Depends on how big the main() function is. By making it a function,
you make it possible for other modules to run it directly. In
particular, if foo.py goes into the python library, then "foo" can be:
#!/usr/bin/env python
from foo import main
main()
which means your main gets the (rather trivial) benefit of being
precompiled.
> I'm not sure I see the reason behind main(), couldn't that also
> interfere with other modules since main() seems like it might be
> common, not sure how it would work as I'm pretty new to Python myself.
> from script import * ... what happens when you have two main()s?

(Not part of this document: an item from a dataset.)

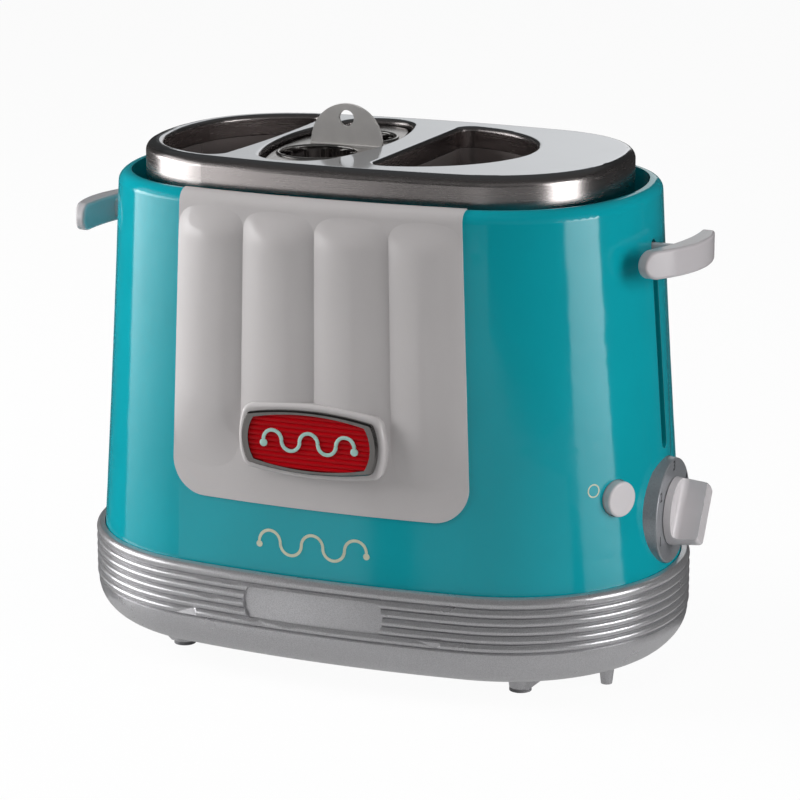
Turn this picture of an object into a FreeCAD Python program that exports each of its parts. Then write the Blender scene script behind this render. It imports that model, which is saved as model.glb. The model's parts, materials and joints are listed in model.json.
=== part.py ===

You can't have two main()s. You can *define* two main()s, but only one
of them can be bound to that name. So yes, if you do "from foo import *",
then you can lose the binding to one of the mains. But if your code
isn't in a routine, you can't get to it by name anyway. In any case,
"from foo import *" is frowned upon - it makes it hard to figure out
where the variables in the namespace you do that in came from.
<mike
--
Mike Meyer <mwm at mired.org> http://www.mired.org/home/mwm/
Independent WWW/Perforce/FreeBSD/Unix consultant, email for more information.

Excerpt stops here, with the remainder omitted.